Paul Graham then left Yahoo after his options vested and went back to New York. He resumed his old life, but now he was rich. He tried to paint, but he didn't have much energy or ambition. He eventually moved back to Cambridge and started working on a web app for making web apps. He recruited Dan Giffin and two undergrads to help him, but he eventually realized he didn't want to run a company and decided to build a subset of the project as an open source project. He and Dan worked on a new dialect of Lisp, which he called Arc, in a house he bought in Cambridge. The subset he built as an open source project was the new Lisp, whose
In this example, HyDE
improves output quality significantly, by hallucinating accurately what Paul Graham did after RISD (see below), and thus improving the embedding quality, and final output.¶
query_bundle = hyde(query_str)
hyde_doc = query_bundle.embedding_strs[0]
hyde_doc
After graduating from the Rhode Island School of Design (RISD) in 1985, Paul Graham went on to pursue a career in computer programming. He worked as a software developer for several companies, including Viaweb, which he co-founded in 1995. Viaweb was eventually acquired by Yahoo in 1998, and Graham used the proceeds to become a venture capitalist. He founded Y Combinator in 2005, a startup accelerator that has helped launch over 2,000 companies, including Dropbox, Airbnb, and Reddit. Graham has also written several books on programming and startups, and he continues to be an active investor in the tech industry.
Failure case 1: HyDE may mislead when query can be mis-interpreted without context.¶
query_str = "What is Bel?"
Querying without transformation yields reasonable answer¶
response = query_engine.query(query_str)
display(Markdown(f"<b>{response}</b>"))
Bel is a programming language that was written in Arc by Paul Graham over the course of four years (March 26, 2015 to October 12, 2019). It is based on John McCarthy's original Lisp, but with additional features added. It is a spec expressed as code, and is meant to be a formal model of computation, an alternative to the Turing machine.
Querying with HyDEQueryTransform
results in nonsense¶
hyde = HyDEQueryTransform(include_original=True)
hyde_query_engine = TransformQueryEngine(query_engine, hyde)
response = hyde_query_engine.query(query_str)
display(Markdown(f"<b>{response}</b>"))
Bel is the pseudonym of Paul Graham, the author of the context information who was in need of seed funding to live on and was part of a deal that became the model for Y Combinator's.
In this example, HyDE
mis-interprets Bel without document context (see below), resulting in a completely unrelated embedding string and poor retrieval outcome.¶
query_bundle = hyde(query_str)
hyde_doc = query_bundle.embedding_strs[0]
hyde_doc
Bel is an ancient Semitic god, originating from the Middle East.
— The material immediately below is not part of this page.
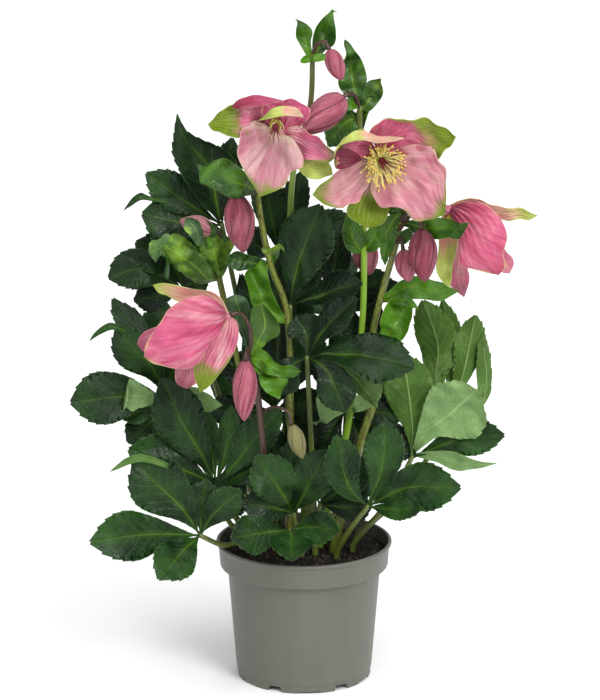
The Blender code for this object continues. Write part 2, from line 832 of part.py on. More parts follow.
def soil(stalks):
    """The potting soil: a slightly lumpy fill with a hole for each stalk."""
    profile = [
        (0, FLOOR_TOP + GAP),
        (BODY_FOOT - WALL - GAP, FLOOR_TOP + GAP),
        (BODY_TOP - WALL - GAP, STEP_HEIGHT + 0.3),
        (BAND_BOTTOM - WALL - GAP, STEP_HEIGHT + 2.9),
        (BAND_BOTTOM - WALL, SOIL_TOP - 1.5),
        (54, SOIL_TOP),
        (38, SOIL_TOP),
        (20, SOIL_TOP),
        (0, SOIL_TOP),
    ]
    points, faces = turned(profile, SOIL_SIDES)
    top = points[:, 2] > SOIL_TOP - 0.1
    reach = np.hypot(points[:, 0], points[:, 1])
    turn = np.arctan2(points[:, 1], points[:, 0])
    lumps = SOIL_LUMP * np.sin(5 * turn + reach / 9) * np.cos(3 * turn - reach / 7)
    points[top, 2] += lumps[top]
    obj = solid("soil", points, faces)
    combined(obj, [hole(root, foot) for root, foot in stalks], "DIFFERENCE")
    return finished(obj, material("potting_soil", (0.018, 0.012, 0.008), 0.95))


def leaf(name, shape):
    """A leaf: its stalk with the toothed blades that spread from the end of it."""
    before, hub = placed_all(shape.stalk)[-2:]
    base = hub - unit(hub - before) * JOINT
    pieces = [rooted(shape)]
    for item in shape.blades:
        rows = WIDE_ROWS if item.width >= WIDE_BLADE else NARROW_ROWS
        if hub[1] > BEHIND:
            rows = BEHIND_ROWS
        pieces.append(slab(blade_grid(base, item, leaflet_outline, rows), BLADE_THICK))
    return fused(name, pieces, material("leaf_green", (0.035, 0.11, 0.025), 0.4))


def stem(name, shape):
    """A flowering stem with its side stalks and leafy bracts."""
    pieces = [rooted(shape)]
    for item in shape.branches:
        seat, axis = ending(item)
        route = np.vstack([placed_all(item.points), seat - 5 * axis])
        curve = along(route, even(3))
        spine = np.vstack([curve, seat])
        pieces.append(tube(spine, np.full(len(spine), item.radius), SIDE_STALK_SIDES))
    for item in shape.bracts:
        rest = replace(item, points=item.points[1:])
        grid = blade_grid(placed(item.points[0]), rest, bract_outline, BRACT_ROWS)
        pieces.append(slab(grid, BLADE_THICK))
    return fused(name, pieces, material("stem_green", (0.13, 0.2, 0.03), 0.5))


def ending(branch):
    """Where a side stalk ends, at the bloom or bud nearest to it, and the way it points."""
    carried = list(BLOOMS.values()) + list(BUDS.values())
    last = placed(branch.points[-1])
    nearest = min(carried, key=lambda item: np.linalg.norm(placed(item.seat) - last))
    seat = placed(nearest.seat)
    return seat, unit(opening(nearest))


def opening(item):
    """The way a bloom or a bud points, from its seat."""
    end = item.aim if isinstance(item, Bloom) else item.tip
    return placed(end) - placed(item.seat)


def bud(name, shape):
    """A closed, five-ribbed bud."""
    axis = opening(shape)
    length = np.linalg.norm(axis) - GAP
    profile = [(0, 0.0)]
    profile += [(shape.radius * width, length * step) for step, width in BUD_SHAPE]
    profile.append((0, length))
    points, faces = turned(profile, 2 * SEPALS, SEPALS, RIBS)
    obj = solid(name, towards(points, placed(shape.seat) + unit(axis) * GAP, axis), faces)
    return finished(obj, material("bud_rose", (0.42, 0.06, 0.12), 0.5))


def sepals(name, shape):
    """The five broad sepals, which grow from a short receptacle."""
    axis = unit(opening(shape))
    seat = placed(shape.seat)
    points, faces = turned(RECEPTACLE, RECEPTACLE_SIDES)
    pieces = [(towards(points, seat, axis), faces)]
    for number, item in enumerate(shape.sepals):
        base = seat + axis * (SEPAL_LOW + SEPAL_LIFT * (number % 3))
        tip = placed(item.tip)
        outward = unit((tip - base) - axis * ((tip - base) @ axis))
        shoulder = base + outward * SEPAL_SHOULDER + axis * 1.5
        spine = np.vstack([base, shoulder, tip])
        open_side = axis + SEPAL_TWIST * np.cross(axis, outward)
        inner_side = open_side if item.faces is None else np.array(item.faces)
        pieces.append(slab(sepal_grid(spine, item.width, open_side, inner_side), SEPAL_THICK))
    return fused(name, pieces, material("sepal_pink", (0.72, 0.2, 0.32), 0.5))


def sepal_grid(points, width, base_side, tip_side):
    """Rows of points across one cupped, wavy sepal."""
    steps = np.array(SEPAL_STEPS)
    spine = along(points, steps)
    tangent = unit(np.gradient(spine, axis=0))
    blend = np.clip(1.6 * steps, 0.0, 1.0)[:, None]
    wanted = base_side * (1 - blend) + tip_side * blend
    upward = unit(wanted - tangent * (wanted * tangent).sum(axis=1, keepdims=True))
    side = np.cross(tangent, upward)
    half = 0.5 * width * sepal_outline(steps)
    half[0] = SEPAL_BASE
    across = np.array(SEPAL_ACROSS)
    reach = half[:, None] * across
    ripple = 0.08 * half[:, None] * np.sin(9 * steps[:, None] + 2 * across[None, :])
    rise = 0.16 * np.abs(reach) * np.abs(across) + ripple * np.abs(across)
    return spine[:, None] + side[:, None] * reach[..., None] + upward[:, None] * rise[..., None]


def stamens(name, shape):
    """The ring of stamens on a disc that carries the nectaries round their foot."""
    axis = unit(opening(shape))
    seat = placed(shape.seat)
    profile = [(0, DISC_LOW), (DISC_RADIUS, DISC_LOW), (DISC_RADIUS, DISC_HIGH), (0, DISC_HIGH)]
    points, faces = turned(profile, DISC_SIDES, SEPALS, NECTARY_LOBES)
    pieces = [(towards(points, seat, axis), faces)]
    for number in range(shape.stamens):
        turn = 2 * pi * number / shape.stamens
        lean = radians(shape.spread + 9 * (number % 2))
        length = FILAMENT_LENGTH - 2.0 * (number % 3)
        way = np.array([sin(turn) * sin(lean), -cos(turn) * sin(lean), cos(lean)])
        foot = np.array([FILAMENT_RING * sin(turn), -FILAMENT_RING * cos(turn), DISC_HIGH - 1.2])
        spine = np.array([foot, foot + way * (length - ANTHER_LENGTH), foot + way * length])
        points, faces = tube(spine, FILAMENT_RADII, FINE_SIDES)
        pieces.append((towards(points, seat, axis), faces))
    return fused(name, pieces, material("stamen_cream", (0.75, 0.65, 0.28), 0.6))


def styles(name, shape):
    """The dark red carpels in the middle of a bloom, with their styles."""
    axis = unit(opening(shape))
    seat = placed(shape.seat)
    high = STYLE_LOW + 2.0
    profile = [(0, STYLE_LOW), (2 * STYLE_RING, STYLE_LOW), (2 * STYLE_RING, high), (0, high)]
    points, faces = turned(profile, 2 * FINE_SIDES)
    pieces = [(towards(points, seat, axis), faces)]
    for number in range(STYLES):
        turn = 2 * pi * (number + 0.5) / STYLES
        way = unit(np.array([0.3 * sin(turn), -0.3 * cos(turn), 1.0]))
        foot = np.array([STYLE_RING * sin(turn), -STYLE_RING * cos(turn), STYLE_LOW + 1.0])
        spine = np.array([foot + way * reach for reach in STYLE_REACH])
        points, faces = tube(spine, STYLE_RADII, FINE_SIDES)
        pieces.append((towards(points, seat, axis), faces))
    return fused(name, pieces, material("style_red", (0.25, 0.012, 0.03), 0.5))


def clear_scene():
    """Remove whatever the scene holds."""
    for obj in list(bpy.data.objects):
        bpy.data.objects.remove(obj, do_unlink=True)


def main():
    """Build the pot, the soil and the plant."""
    clear_scene()
    pot()
    carried = list(LEAVES.values()) + list(STEMS.values())
    soil([(item.root, item.foot) for item in carried])
    for name, shape in LEAVES.items():
        leaf(name, shape)
    for name, shape in STEMS.items():
        stem(name, shape)
    for name, shape in BLOOMS.items():
        sepals(name + "_sepals", shape)
        stamens(name + "_stamens", shape)
        styles(name + "_styles", shape)
    for name, shape in BUDS.items():
        bud(name, shape)


if __name__ == "__main__":
    main()
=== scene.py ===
"""Looks of a potted Christmas rose: a hellebore in bloom in a grey-taupe nursery pot.

The tables are in millimetres and the meshes in metres. +Z is up, the front of the plant
faces -Y, and the origin is the centre of the pot's foot, on the ground.

A point of the plant is written (x, y, rise). x and rise are where the point is seen on the
plane y = 0 from the camera's place, and y is its true depth. placed() turns such points into
true ones. The tables follow the solids of the part, and the surfaces here are finer.
"""

from __future__ import annotations

import logging
import math
from dataclasses import dataclass
from enum import Enum

import bpy
import numpy as np
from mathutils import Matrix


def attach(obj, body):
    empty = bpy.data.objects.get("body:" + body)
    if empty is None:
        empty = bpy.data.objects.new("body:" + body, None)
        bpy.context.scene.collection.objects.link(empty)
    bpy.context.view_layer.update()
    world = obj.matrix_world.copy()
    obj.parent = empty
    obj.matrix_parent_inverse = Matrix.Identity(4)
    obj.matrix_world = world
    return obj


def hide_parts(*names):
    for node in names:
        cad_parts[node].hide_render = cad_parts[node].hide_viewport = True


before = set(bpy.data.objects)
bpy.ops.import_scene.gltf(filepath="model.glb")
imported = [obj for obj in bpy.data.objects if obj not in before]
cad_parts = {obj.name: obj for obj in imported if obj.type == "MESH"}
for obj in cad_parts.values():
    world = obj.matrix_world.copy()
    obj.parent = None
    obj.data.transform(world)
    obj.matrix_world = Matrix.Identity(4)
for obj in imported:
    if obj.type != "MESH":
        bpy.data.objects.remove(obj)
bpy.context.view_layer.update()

log = logging.getLogger("christmas_rose")

MM = 0.001
TURN = 2 * math.pi
AXIS = np.array([0.0, 0.0, 1.0])

# The eye that the tables are read from, and the picture's frame in pixels
EYE_X = -3.0
EYE_DISTANCE = 3000.0
EYE_HEIGHT = 1098.0
AIM_HEIGHT = 249.2
FOCAL_PIXELS = 4262.0
HALF_HEIGHT_PIXELS = 350.0

# Depths and gaps that the plant shares with its pot
SOIL_TOP = 96.5
HOLE_DEPTH = 14.0
SOIL_CLEAR = 4.0
JOINT = 1.6
GAP = 0.35
SHELL_THICKNESS = 0.42

# A bloom whose stamens spread by less than this, in degrees, hangs half closed
NODDING = 30.0

# A leaf that spreads from a point deeper than this is hidden, and has coarser blades
HIDDEN = 40.0

# What keeps the random draws of the pieces apart
BLADE_SEEDS = 31
SPUR_SEEDS = 20
BRACT_SEEDS = 37
SEPAL_SEEDS = 11
THREAD_SEEDS = 13
LITTER_SEED = 21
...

He is often associated with the sun and is sometimes referred to as the "Lord of Heaven". Bel is also known as the god of fertility, abundance, and prosperity. He is often depicted as a bull or a man with a bull's head. In some cultures, Bel is seen as a creator god, responsible for the creation of the universe. He is also associated with the underworld and is sometimes seen as a god of death. Bel is also associated with justice and is often seen as a protector of the innocent. Bel is an important figure in many religions, including Judaism, Christianity, and Islam.
Failure case 2: HyDE may bias open-ended queries¶
query_str = "What would the author say about art vs. engineering?"
Querying without transformation yields a reasonable answer¶
response = query_engine.query(query_str)
display(Markdown(f"<b>{response}</b>"))
The author would likely say that art and engineering are two different disciplines that require different skills and approaches. Art is more focused on expression and creativity, while engineering is more focused on problem-solving and technical knowledge. The author also suggests that art school does not always provide the same level of rigor as engineering school, and that painting students are often encouraged to develop a signature style rather than learn the fundamentals of painting. Furthermore, the author would likely point out that engineering can provide more financial stability than art, as evidenced by the author's own experience of needing seed funding to live on while launching a company.
Querying with HyDEQueryTransform
results in a more biased output¶
response = hyde_query_engine.query(query_str)
display(Markdown(f"<b>{response}</b>"))
The author would likely say that art is a more lasting and independent form of work than engineering. They mention that software written today will be obsolete in a couple decades, and that systems work does not last. In contrast, they note that paintings can last hundreds of years and that it is possible to make a living as an artist. They also mention that as an artist, you can be truly independent and don't need to have a boss or research funding. Furthermore, they note that art can be a source of income for people who may not have access to traditional forms of employment, such as the model in the example who was able to make a living from modelling and making fakes for a local antique dealer.